In the first millennium BC the Persian armies used a sword that was originally of Scythian design called the akinaka (acinaces). However, the great conquests of the Persians made the sword more famous as a Persian weapon, to the extent that the true nature of the weapon has been lost somewhat as the name Akinaka has been used to refer to whichever form of sword the Persian army favoured at the time.
Darius I of Persia holding an acinaces in his lap
It is widely believed that the original akinaka was a 14 to 18 inch double-edged sword. The design was not uniform and in fact identification is made more on the nature of the scabbard than the weapon itself; the scabbard usually has a large, decorative mount allowing it to be suspended from a belt on the wearer’s right side. Because of this, it is assumed that the sword was intended to be drawn with the blade pointing downwards ready for surprise stabbing attacks.

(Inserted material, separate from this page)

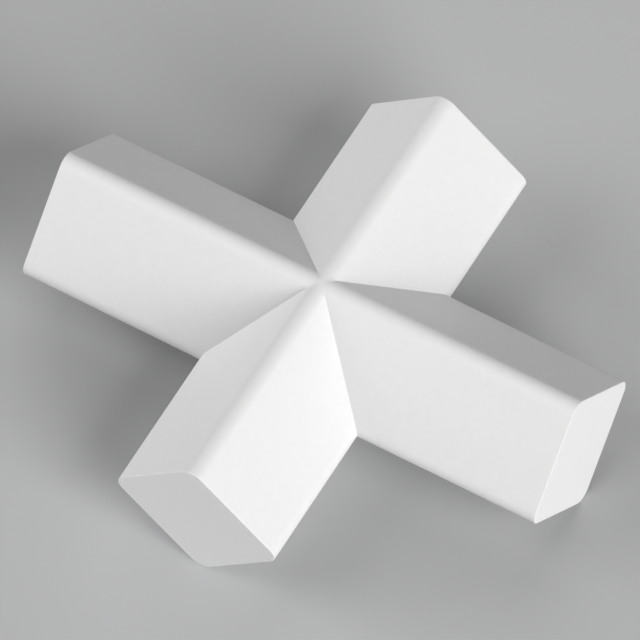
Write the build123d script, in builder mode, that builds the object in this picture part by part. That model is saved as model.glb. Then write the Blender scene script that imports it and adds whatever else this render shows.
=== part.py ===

In the 12th century, the Seljuq dynasty had introduced the curved shamshir to Persia, and this was in extensive use by the early 16th century.

Chinese antiquity[edit]

Chinese iron swords made their first appearance in the later part of the Western Zhou Dynasty, but iron and steel swords were not widely used until the 3rd century BC Han Dynasty.[9] The Chinese Dao (刀 pinyin dāo) is single-edged, sometimes translated as sabre or broadsword, and the Jian (劍 or 剑 pinyin jiàn) is double-edged. The zhanmadao (literally "horse chopping sword"), an extremely long, anti-cavalry sword from the Song dynastyera.